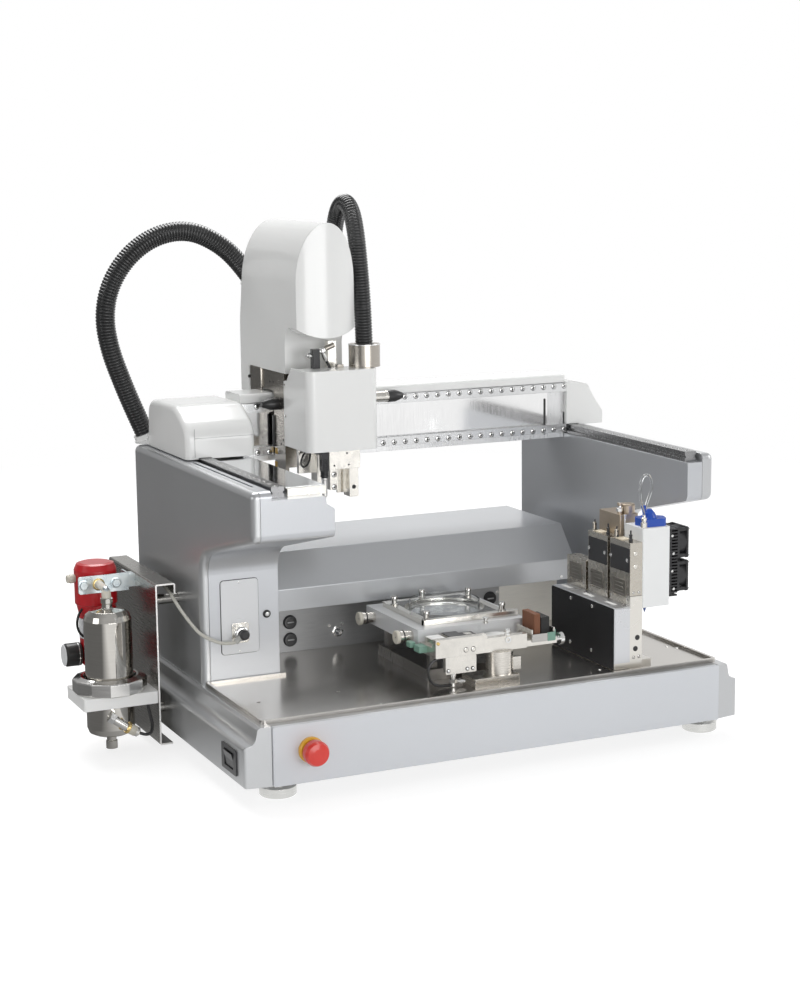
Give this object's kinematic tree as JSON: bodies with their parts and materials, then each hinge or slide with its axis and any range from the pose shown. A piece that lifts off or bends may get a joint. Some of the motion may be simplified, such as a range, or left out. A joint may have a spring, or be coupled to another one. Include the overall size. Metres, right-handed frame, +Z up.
{
  "type": "bioprinter",
  "caption": "Benchtop gantry bioprinter with a travelling print head, a sample platform with a dish, a magazine of parked tools and a side-mounted air filter set.",
  "frame": {"origin": "middle of the bounding box at the bench plane, under the four feet", "axes": "+Z up, -Y towards the front panel, +X to the machine's right as seen from the front"},
  "size_m": [0.9716, 0.6254, 0.8537],
  "materials": {
    "white_paint": "gloss",
    "silver_paint": "satin",
    "panel_paint": "satin",
    "stainless": "brushed",
    "nickel_plate": "satin",
    "polished_steel": "polished",
    "rail_steel": "ground",
    "aluminium": "satin",
    "black_aluminium": "anodised",
    "black_plastic": "matte",
    "hose_black": "ribbed",
    "red_plastic": "gloss",
    "yellow_plastic": "satin",
    "red_paint": "gloss",
    "white_polymer": "matte",
    "clear_polystyrene": "clear",
    "bronze": "satin",
    "cable_grey": "matte",
    "zinc_steel": "zinc plated"
  },
  "bodies": {
    "base": {"levelling_feet": "polished_steel", "base_chassis": "silver_paint", "front_panel": "panel_paint", "side_cover_left": "silver_paint", "side_cover_right": "silver_paint", "column_left": "silver_paint", "column_right": "silver_paint", "deck_tray": "stainless", "rear_housing": "silver_paint", "rear_panels": "stainless", "arm_rails": "rail_steel", "switch_bezel": "black_plastic", "estop_collar": "yellow_plastic", "connector_plate": "panel_paint", "filter_bracket": "stainless", "filter_block": "white_polymer", "filter_clamp": "aluminium", "filter_housing": "polished_steel", "filter_bowl": "polished_steel", "regulator_body": "red_paint", "filter_fittings": "zinc_steel", "platform_plinth": "black_aluminium", "platform_tray": "white_polymer", "clamp_frame": "nickel_plate", "platform_bar": "nickel_plate", "fluid_couplers": "white_polymer", "platform_modules": "black_plastic", "purge_cup": "nickel_plate", "tool_magazine": "nickel_plate", "sensor_cable": "cable_grey", "drain_cable": "black_plastic"},
    "gantry": {"gantry_beam": "aluminium", "beam_rails": "rail_steel", "beam_window": "stainless", "beam_cover": "white_paint", "gantry_hood": "white_paint", "gantry_endcap": "white_paint", "rail_runners": "rail_steel", "long_hose": "hose_black"},
    "carriage": {"carriage_frame": "nickel_plate", "tall_cover": "white_paint", "short_hose": "hose_black"},
    "head": {"head_cover": "white_paint", "head_slide": "nickel_plate", "head_fittings": "polished_steel", "touch_probe": "black_plastic"},
    "front_tool": {"adapter_front": "nickel_plate", "cooled_tool": "white_polymer", "tool_heatsink": "black_aluminium"},
    "fan_low": {"fan_rotor_low": "black_plastic"},
    "fan_high": {"fan_rotor_high": "black_plastic"},
    "middle_tool": {"adapter_middle": "nickel_plate", "heated_tool": "bronze"},
    "rear_tool": {"adapter_rear": "nickel_plate"},
    "dish": {"petri_dish": "clear_polystyrene"},
    "stop_button": {"estop_button": "red_plastic"},
    "rocker": {"switch_rocker": "black_plastic"},
    "toggle": {"toggle_lever": "polished_steel"},
    "pressure_knob": {"regulator_knob": "black_plastic"},
    "bar_knob": {"platform_knob": "white_polymer"}
  },
  "joints": [
    {"name": "gantry_y", "type": "slide", "parent": "base", "child": "gantry", "axis": [0, -1, 0], "range_m": [0, 0.23]},
    {"name": "carriage_x", "type": "slide", "parent": "gantry", "child": "carriage", "axis": [1, 0, 0], "range_m": [-0.025, 0.29], "deforming": ["long_hose"]},
    {"name": "head_z", "type": "slide", "parent": "carriage", "child": "head", "axis": [0, 0, -1], "range_m": [0, 0.14], "deforming": ["short_hose"]},
    {"name": "front_tool_lift", "type": "slide", "parent": "base", "child": "front_tool", "axis": [0, 0, 1], "range_m": [0, 0.025]},
    {"name": "middle_tool_lift", "type": "slide", "parent": "base", "child": "middle_tool", "axis": [0, 0, 1], "range_m": [0, 0.04]},
    {"name": "rear_tool_lift", "type": "slide", "parent": "base", "child": "rear_tool", "axis": [0, 0, 1], "range_m": [0, 0.04]},
    {"name": "fan_low_spin", "type": "hinge", "parent": "front_tool", "child": "fan_low", "pos_m": [0.3988, -0.2177, 0.2595], "axis": [1, 0, 0], "continuous": true},
    {"name": "fan_high_spin", "type": "hinge", "parent": "front_tool", "child": "fan_high", "pos_m": [0.3988, -0.2177, 0.3125], "axis": [1, 0, 0], "continuous": true},
    {"name": "dish_lift", "type": "slide", "parent": "base", "child": "dish", "axis": [0, 0, 1], "range_m": [0, 0.016]},
    {"name": "stop_press", "type": "slide", "parent": "base", "child": "stop_button", "axis": [0, 1, 0], "range_m": [0, 0.005]},
    {"name": "rocker_tilt", "type": "hinge", "parent": "base", "child": "rocker", "pos_m": [-0.3402, -0.2112, 0.061], "axis": [0, 1, 0], "range_deg": [0, 10]},
    {"name": "toggle_tilt", "type": "hinge", "parent": "base", "child": "toggle", "pos_m": [-0.0394, 0.1093, 0.1462], "axis": [1, 0, 0], "range_deg": [-12, 12]},
    {"name": "pressure_turn", "type": "hinge", "parent": "base", "child": "pressure_knob", "pos_m": [-0.4592, 0.1788, 0.14], "axis": [1, 0, 0], "range_deg": [-150, 150]},
    {"name": "bar_knob_turn", "type": "hinge", "parent": "base", "child": "bar_knob", "pos_m": [0.1958, -0.2097, 0.1758], "axis": [1, 0, 0], "range_deg": [-170, 170]}
  ]
}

_ _ _ _ _ _ _

• **Written instruction**
Extract the full listing above without altering anything.

• **Right answer**
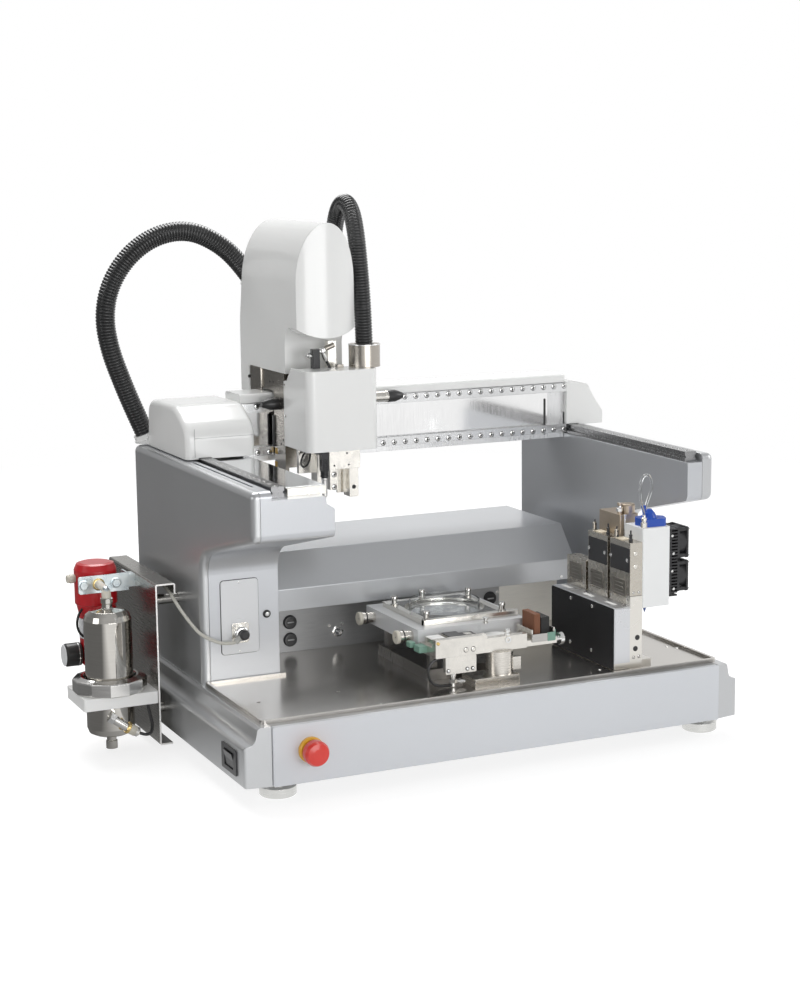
Give this object's kinematic tree as JSON: bodies with their parts and materials, then each hinge or slide with its axis and any range from the pose shown. A piece that lifts off or bends may get a joint. Some of the motion may be simplified, such as a range, or left out. A joint may have a spring, or be coupled to another one. Include the overall size. Metres, right-handed frame, +Z up.
{
  "type": "bioprinter",
  "caption": "Benchtop gantry bioprinter with a travelling print head, a sample platform with a dish, a magazine of parked tools and a side-mounted air filter set.",
  "frame": {"origin": "middle of the bounding box at the bench plane, under the four feet", "axes": "+Z up, -Y towards the front panel, +X to the machine's right as seen from the front"},
  "size_m": [0.9716, 0.6254, 0.8537],
  "materials": {
    "white_paint": "gloss",
    "silver_paint": "satin",
    "panel_paint": "satin",
    "stainless": "brushed",
    "nickel_plate": "satin",
    "polished_steel": "polished",
    "rail_steel": "ground",
    "aluminium": "satin",
    "black_aluminium": "anodised",
    "black_plastic": "matte",
    "hose_black": "ribbed",
    "red_plastic": "gloss",
    "yellow_plastic": "satin",
    "red_paint": "gloss",
    "white_polymer": "matte",
    "clear_polystyrene": "clear",
    "bronze": "satin",
    "cable_grey": "matte",
    "zinc_steel": "zinc plated"
  },
  "bodies": {
    "base": {"levelling_feet": "polished_steel", "base_chassis": "silver_paint", "front_panel": "panel_paint", "side_cover_left": "silver_paint", "side_cover_right": "silver_paint", "column_left": "silver_paint", "column_right": "silver_paint", "deck_tray": "stainless", "rear_housing": "silver_paint", "rear_panels": "stainless", "arm_rails": "rail_steel", "switch_bezel": "black_plastic", "estop_collar": "yellow_plastic", "connector_plate": "panel_paint", "filter_bracket": "stainless", "filter_block": "white_polymer", "filter_clamp": "aluminium", "filter_housing": "polished_steel", "filter_bowl": "polished_steel", "regulator_body": "red_paint", "filter_fittings": "zinc_steel", "platform_plinth": "black_aluminium", "platform_tray": "white_polymer", "clamp_frame": "nickel_plate", "platform_bar": "nickel_plate", "fluid_couplers": "white_polymer", "platform_modules": "black_plastic", "purge_cup": "nickel_plate", "tool_magazine": "nickel_plate", "sensor_cable": "cable_grey", "drain_cable": "black_plastic"},
    "gantry": {"gantry_beam": "aluminium", "beam_rails": "rail_steel", "beam_window": "stainless", "beam_cover": "white_paint", "gantry_hood": "white_paint", "gantry_endcap": "white_paint", "rail_runners": "rail_steel", "long_hose": "hose_black"},
    "carriage": {"carriage_frame": "nickel_plate", "tall_cover": "white_paint", "short_hose": "hose_black"},
    "head": {"head_cover": "white_paint", "head_slide": "nickel_plate", "head_fittings": "polished_steel", "touch_probe": "black_plastic"},
    "front_tool": {"adapter_front": "nickel_plate", "cooled_tool": "white_polymer", "tool_heatsink": "black_aluminium"},
    "fan_low": {"fan_rotor_low": "black_plastic"},
    "fan_high": {"fan_rotor_high": "black_plastic"},
    "middle_tool": {"adapter_middle": "nickel_plate", "heated_tool": "bronze"},
    "rear_tool": {"adapter_rear": "nickel_plate"},
    "dish": {"petri_dish": "clear_polystyrene"},
    "stop_button": {"estop_button": "red_plastic"},
    "rocker": {"switch_rocker": "black_plastic"},
    "toggle": {"toggle_lever": "polished_steel"},
    "pressure_knob": {"regulator_knob": "black_plastic"},
    "bar_knob": {"platform_knob": "white_polymer"}
  },
  "joints": [
    {"name": "gantry_y", "type": "slide", "parent": "base", "child": "gantry", "axis": [0, -1, 0], "range_m": [0, 0.23]},
    {"name": "carriage_x", "type": "slide", "parent": "gantry", "child": "carriage", "axis": [1, 0, 0], "range_m": [-0.025, 0.29], "deforming": ["long_hose"]},
    {"name": "head_z", "type": "slide", "parent": "carriage", "child": "head", "axis": [0, 0, -1], "range_m": [0, 0.14], "deforming": ["short_hose"]},
    {"name": "front_tool_lift", "type": "slide", "parent": "base", "child": "front_tool", "axis": [0, 0, 1], "range_m": [0, 0.025]},
    {"name": "middle_tool_lift", "type": "slide", "parent": "base", "child": "middle_tool", "axis": [0, 0, 1], "range_m": [0, 0.04]},
    {"name": "rear_tool_lift", "type": "slide", "parent": "base", "child": "rear_tool", "axis": [0, 0, 1], "range_m": [0, 0.04]},
    {"name": "fan_low_spin", "type": "hinge", "parent": "front_tool", "child": "fan_low", "pos_m": [0.3988, -0.2177, 0.2595], "axis": [1, 0, 0], "continuous": true},
    {"name": "fan_high_spin", "type": "hinge", "parent": "front_tool", "child": "fan_high", "pos_m": [0.3988, -0.2177, 0.3125], "axis": [1, 0, 0], "continuous": true},
    {"name": "dish_lift", "type": "slide", "parent": "base", "child": "dish", "axis": [0, 0, 1], "range_m": [0, 0.016]},
    {"name": "stop_press", "type": "slide", "parent": "base", "child": "stop_button", "axis": [0, 1, 0], "range_m": [0, 0.005]},
    {"name": "rocker_tilt", "type": "hinge", "parent": "base", "child": "rocker", "pos_m": [-0.3402, -0.2112, 0.061], "axis": [0, 1, 0], "range_deg": [0, 10]},
    {"name": "toggle_tilt", "type": "hinge", "parent": "base", "child": "toggle", "pos_m": [-0.0394, 0.1093, 0.1462], "axis": [1, 0, 0], "range_deg": [-12, 12]},
    {"name": "pressure_turn", "type": "hinge", "parent": "base", "child": "pressure_knob", "pos_m": [-0.4592, 0.1788, 0.14], "axis": [1, 0, 0], "range_deg": [-150, 150]},
    {"name": "bar_knob_turn", "type": "hinge", "parent": "base", "child": "bar_knob", "pos_m": [0.1958, -0.2097, 0.1758], "axis": [1, 0, 0], "range_deg": [-170, 170]}
  ]
}